Sentimentale est très Farmer dans l'âme, rappelant
que l'amour redonne le goût à la vie quand on a
une attitude plutôt à la mélancolie et
aux « failles » (réminiscence de titres
comme Bleu Noir). La répétition du «
j'ose » fait figure de prémice au titre suivant,
annonçant l'affranchissement.
Le titre éponyme Désobéissance fait
pour beaucoup office de nouvel hymne farmerien.

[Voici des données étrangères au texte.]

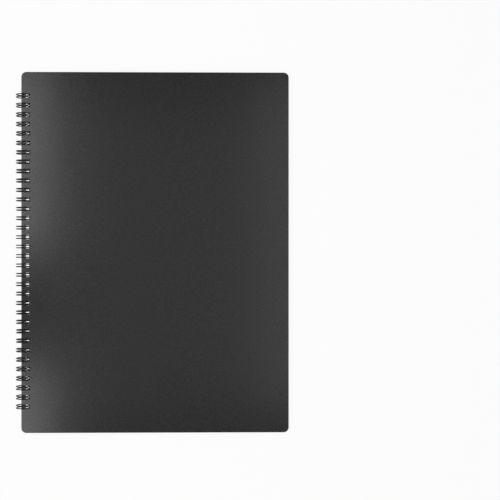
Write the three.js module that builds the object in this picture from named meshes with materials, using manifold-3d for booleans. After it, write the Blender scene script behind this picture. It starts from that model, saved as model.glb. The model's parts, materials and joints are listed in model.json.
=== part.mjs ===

Mylène y
parle de s'assumer (en cela la pochette est emblématique du
titre), d'être libre d'« être soi
». On notera l'étonnant emploi du terme de
« putain » que l'on appréciera... ou
pas. Une incitation en tout cas pour ses fans à ne pas avoir
peur d'être ce qu'ils sont. Un beau message même si
à titre personnel il me manque un petit quelque chose au
titre.
N'oublie pas n'aura pas su convaincre tout le monde, malgré
ce qui est pour moi un beau mariage de voix avec LP, sur un
thème cher à l'artiste. La perte de l'autre et le
manque consécutif se retrouvaient déjà
en effet dans les sublimes Regrets, Laisse le vent emporter tout, Pas
le temps de vivre, Si j'avais au moins...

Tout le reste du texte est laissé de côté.